# Patch libraries for Omni. How many patches do you like?



## Ashen Audio (Jan 11, 2021)

Aside from the obvious "more is more", when you look at it from a price/focus perspective, do you prefer smaller libraries hovering around 100 patches, or do you prefer to buy larger ones, like over 200? I'm getting close to hitting the lower threshold and curious if it matters, assuming price stays proportional. Thoughts?


----------



## chillbot (Jan 11, 2021)

I would buy 1 patch if it was that good.

More is definitely not a good thing, can be a bad thing.

To answer your question, prefer more quality over more quantity. The last thing you want is to go through 100s of mediocre patches, ugh.

But let's say someone had a library of 500 patches that were insanely good and every patch was a masterpiece. It would make no sense to give them all away for $50 or $80, and no one would buy it if it was priced at what it was worth, say $400. There's not a precedent for that in omni patches, regardless of the quality. So they could break those up into 5 libraries of 100 quality patches and sell them for $80 each, now we are back to where everyone is comfortable again.

[DISCLAIMER: no one has ever given me free patches for omnisphere, you all suck.]


----------



## Ashen Audio (Jan 11, 2021)

chillbot said:


> I would buy 1 patch if it was that good.
> 
> More is definitely not a good thing, can be a bad thing.
> 
> ...


Hey, thanks Chill! Please, take my free ones from my site: https://ashenaudio.com/ Then buy the full library, lol.


----------



## chillbot (Jan 11, 2021)

You can't offer me free libraries for free, doesn't count.

OK I bought it but it had better be good or... [space reserved for when I think of a really good threat]


----------



## Ashen Audio (Jan 11, 2021)

chillbot said:


> You can't offer me free libraries for free, doesn't count.
> 
> OK I bought it but it had better be good or... [space reserved for when I think of a really good threat]


Wow, thanks man! I just wanted you to take a test drive of a few patches. I hope you really like it. I'm hearing a lot of positive feedback. I'd love to know what you think after you get a chance to mess with it.


----------



## reddognoyz (Jan 11, 2021)

I know it's a great VI, but it so seldom works for me, I have a few go-to's in my template, but they're more of the real instrument sample variety. Most of the time I can't find what Im looking for in Omni.


----------



## Ashen Audio (Jan 11, 2021)

reddognoyz said:


> I know it's a great VI, but it so seldom works for me, I have a few go-to's in my template, but they're more of the real instrument sample variety. Most of the time I can't find what Im looking for in Omni.
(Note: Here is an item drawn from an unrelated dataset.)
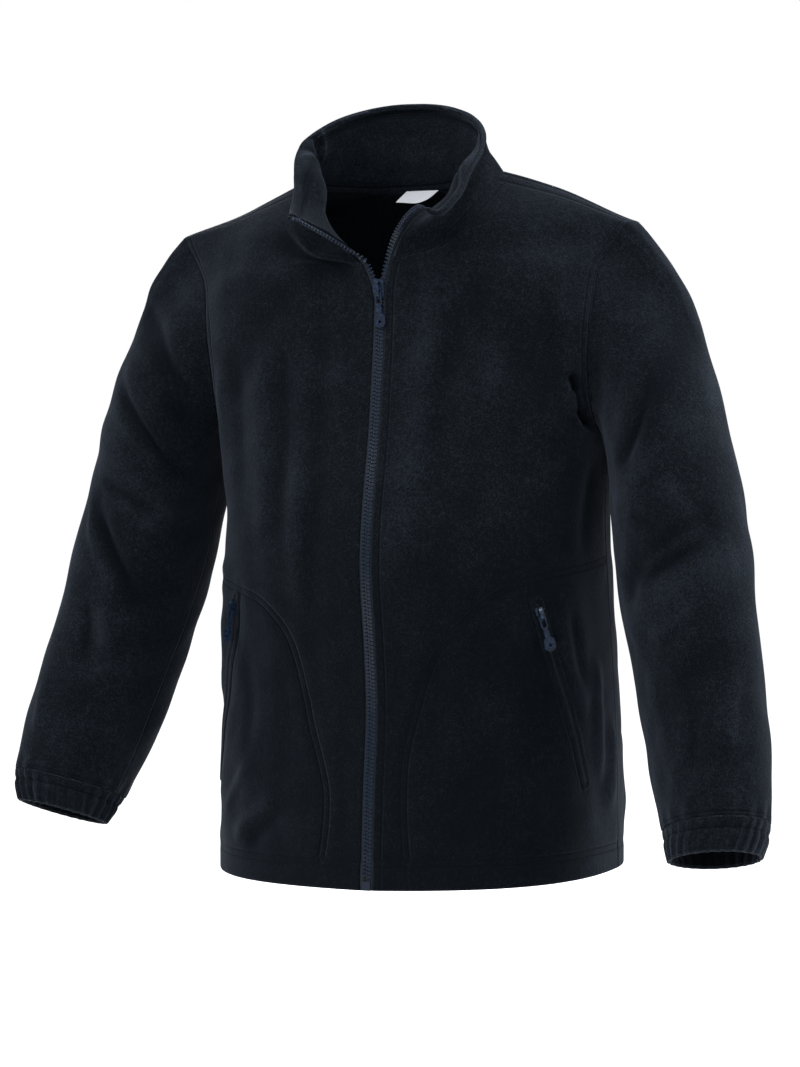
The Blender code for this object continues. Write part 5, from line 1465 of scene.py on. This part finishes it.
@dataclass
class Sleeve(ClothPiece):
    """One sleeve, from the armhole to the cuff seam.

    Attributes:
        side: Which of the wearer's arms it is for.
        creases: Creases, down the sleeve in metres and round it in radians.
        broad_count: How many of them, from the first, are broad ones of the solid.
        swell: Height of the uneven swell of the cloth.
        pucker: Height of the gathers over the cuff.
    """

    side: Side
    creases: tuple[Crease, ...]
    rings: int = 150
    head: float = 0.105
    thickness: float = 0.0025
    broad_count: int = 6
    swell: float = 0.0009
    pucker: float = 0.0009
    gathers: int = 17
    flat: tuple[float, float] = (0.555, 0.610)
    flat_area: float = 0.211
    sewn = (SewnLine("sew_under", 0.0), SewnLine("sew_cuff", 0.0))

    @property
    def name(self) -> str:
        """The sleeve's node."""
        return "sleeve_" + self.side.value

    def build(self) -> bpy.types.Object:
        """Makes the sleeve and its stitches."""
        loop, angles = armhole_loop()
        start = tube_ring(SLEEVE, 0.0, angles)
        length = SLEEVE[-1].along
        along = np.linspace(0.0, length, self.rings + 1)
        held = 1.0 - ease(along, 0.0, self.head)
        base = np.array([tube_ring(SLEEVE, at, angles) for at in along])
        base = base + held[:, None, None] * (loop - start)
        down = np.broadcast_to(along[:, None], base.shape[:2])
        around = np.broadcast_to(angles[None, :] * SLEEVE_RADIUS, base.shape[:2])
        place = np.stack([down, around], axis=-1)
        scale = (1.0, SLEEVE_RADIUS)
        broad = plateau(down, 0.015, 0.050, 0.430, 0.470)
        fine = plateau(down, 0.004, 0.020, length - 0.030, length)
        push = crease_push(place, self.creases[:self.broad_count], scale) * broad
        push = push + crease_push(place, self.creases[self.broad_count:], scale) * fine
        push = push + undulation(base, self.swell, 5.0 + self.side.sign) * fine
        puckers = np.cos(self.gathers * angles + 0.7 * np.sin(2.0 * angles))[None, :]
        push = push + self.pucker * puckers * ease(down, length - 0.022, length - 0.004)
        base = base - grid_normals(base, True) * push[..., None]
        self.grid = STANCE.arm(self.side.turned(base))
        outward = -self.side.sign
        wrapped = np.concatenate([self.grid, self.grid[:, :1]], axis=1)
        facing = grid_normals(self.grid, True) * outward
        facing = np.concatenate([facing, facing[:, :1]], axis=1)
        turns = np.concatenate([angles, [2.0 * math.pi]])
        self.map = ClothMap(wrapped, facing, along, np.broadcast_to(turns, wrapped.shape[:2]))
        under = np.minimum(angles, 2.0 * math.pi - angles)[None, :] * SLEEVE_RADIUS + down * 0.0
        # Painted light and shade: the crease push lightens ridges and darkens troughs.
        sewing = {"sew_under": under, "sew_cuff": down - (length - CUFF_SEWING), "nap": push}
        shell = ShellCloth(self.name + "_cloth", self.grid, outward, self.thickness, True, sewing)
        self.piece = shell.build()
        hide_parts(self.name)
        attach(self.piece, GARMENT)
        self.stitches = self.build_stitches(length)
        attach(self.stitches, GARMENT)
        return self.piece

    def build_stitches(self, length: float) -> bpy.types.Object:
        """The stitching over the cuff seam."""
        ring = [(length - CUFF_SEWING, turn) for turn in np.linspace(0.0, 2.0 * math.pi, 90)]
        return Stitches().piece(self.name + "_stitches", [self.map.places(ring)])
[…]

I've had Omni since it was Atmosphere and I JUST got super serious about learning it in-depth this last year. Now that I have, it is even more powerful than what I had imagined. That's setting aside the ridiculous amount of original soundsources it has, and looking at it as just a synth. I haven't enjoyed any other this much in I don't know how long. Add the soundsources back into the equation and it's just crazy what you can do. Maybe you could just brush up on using the browser as it has some great sorting tools.


----------



## chillbot (Jan 11, 2021)

reddognoyz said:


> Most of the time I can't find what Im looking for in Omni.


Off on a tangent but the search engine is your friend. Try typing anything... literally anything into the search bar. Adjectives, nouns, whatever. "Soft Pad" or "EDM" or just "reflections", "rain", "mystical", whatever you are feeling. It's amazing what comes up. Also I'm a huge fan of the randomize button at the bottom of the patch list:


----------



## vitocorleone123 (Jan 11, 2021)

Ashen Audio said:


> Aside from the obvious "more is more", when you look at it from a price/focus perspective, do you prefer smaller libraries hovering around 100 patches, or do you prefer to buy larger ones, like over 200? I'm getting close to hitting the lower threshold and curious if it matters, assuming price stays proportional. Thoughts?


If it's a broad library, I like a lot of sounds, since I may only really want/use a couple per category. The more focused it is, the more useful the presets are within that focus, the fewer can be offered per $. Massive libraries can be a lot of work to go through, as well. It's all trade-offs.


----------



## R. Soul (Jan 11, 2021)

I prefer the 100-200 range. 
I mean, more is fine, but for me $40 is about as much as I'd spend on a soundset.
Personally, I would never pay $80+ for a soundset, cause at that price you could get a whole new synth instead, which I somehow find much more enticing.


----------



## Ashen Audio (Jan 11, 2021)

R. Soul said:


> I prefer the 100-200 range.
> I mean, more is fine, but for me $40 is about as much as I'd spend on a soundset.
> Personally, I would never pay $80+ for a soundset, cause at that price you could get a whole new synth instead, which I somehow find much more enticing.



Thanks for speaking up! It’s interesting as I develop patches, at a certain point I start wondering if my inspiration is going to dry up for a certain library or if I’m going to run out of ideas. The last one I hit the 150 mark and for a minute, I thought I might be done, but then I squeezed out over a hundred more. I’m nearing 100 on the current project and I’m just interested if people like the smaller sizes more. Thanks again.


----------